● **TASK REQUIREMENTS**
List each line of the data that holds the string "this", please.
======== DATA EXTRACT ========
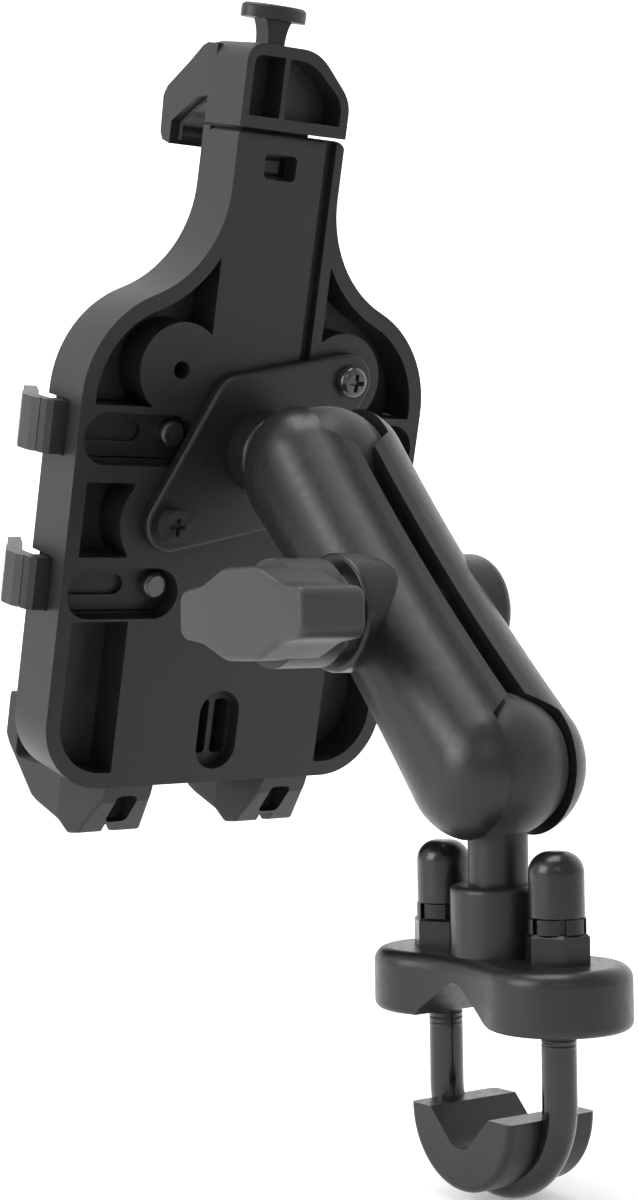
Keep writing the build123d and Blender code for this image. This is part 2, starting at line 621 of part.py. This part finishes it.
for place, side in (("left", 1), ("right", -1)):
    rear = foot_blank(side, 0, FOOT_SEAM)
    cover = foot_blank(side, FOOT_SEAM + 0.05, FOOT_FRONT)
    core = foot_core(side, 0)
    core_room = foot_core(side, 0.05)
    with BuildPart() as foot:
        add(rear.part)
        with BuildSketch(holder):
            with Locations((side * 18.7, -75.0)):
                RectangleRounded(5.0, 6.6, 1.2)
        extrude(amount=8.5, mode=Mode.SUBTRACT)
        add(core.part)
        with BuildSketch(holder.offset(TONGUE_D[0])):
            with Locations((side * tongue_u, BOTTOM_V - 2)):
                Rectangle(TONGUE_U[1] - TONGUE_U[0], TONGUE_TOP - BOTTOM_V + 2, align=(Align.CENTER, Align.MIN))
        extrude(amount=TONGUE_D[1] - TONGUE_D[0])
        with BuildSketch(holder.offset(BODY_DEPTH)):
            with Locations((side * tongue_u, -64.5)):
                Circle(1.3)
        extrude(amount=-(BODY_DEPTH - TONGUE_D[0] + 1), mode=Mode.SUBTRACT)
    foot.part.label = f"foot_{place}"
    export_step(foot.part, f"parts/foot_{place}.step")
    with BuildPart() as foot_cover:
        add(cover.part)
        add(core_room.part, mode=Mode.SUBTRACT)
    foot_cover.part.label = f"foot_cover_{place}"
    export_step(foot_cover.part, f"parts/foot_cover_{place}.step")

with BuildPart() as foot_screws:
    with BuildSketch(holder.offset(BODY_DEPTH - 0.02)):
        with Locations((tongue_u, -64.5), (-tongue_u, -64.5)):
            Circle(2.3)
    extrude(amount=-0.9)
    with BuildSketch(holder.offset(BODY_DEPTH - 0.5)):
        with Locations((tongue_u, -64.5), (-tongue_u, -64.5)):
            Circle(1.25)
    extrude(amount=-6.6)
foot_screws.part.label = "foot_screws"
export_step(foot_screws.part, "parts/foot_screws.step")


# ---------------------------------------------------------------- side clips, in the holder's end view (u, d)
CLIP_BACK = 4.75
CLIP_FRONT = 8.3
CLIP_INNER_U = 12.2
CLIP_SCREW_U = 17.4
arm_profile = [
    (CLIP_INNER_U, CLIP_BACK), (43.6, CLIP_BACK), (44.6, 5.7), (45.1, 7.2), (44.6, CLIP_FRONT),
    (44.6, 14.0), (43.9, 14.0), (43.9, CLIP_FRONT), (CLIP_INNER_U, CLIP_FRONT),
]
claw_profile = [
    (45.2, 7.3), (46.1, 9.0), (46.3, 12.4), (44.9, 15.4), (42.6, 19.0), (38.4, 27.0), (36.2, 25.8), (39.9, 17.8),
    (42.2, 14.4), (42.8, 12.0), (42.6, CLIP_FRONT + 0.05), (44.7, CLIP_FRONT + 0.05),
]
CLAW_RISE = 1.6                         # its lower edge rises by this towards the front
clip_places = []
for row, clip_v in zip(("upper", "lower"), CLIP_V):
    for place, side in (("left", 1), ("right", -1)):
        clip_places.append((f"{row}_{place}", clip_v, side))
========
● **OUTPUT OF THE EXERCISE**
Keep writing the build123d and Blender code for this image. This is part 2, starting at line 621 of part.py. This part finishes it.
CLAW_RISE = 1.6                         # its lower edge rises by this towards the front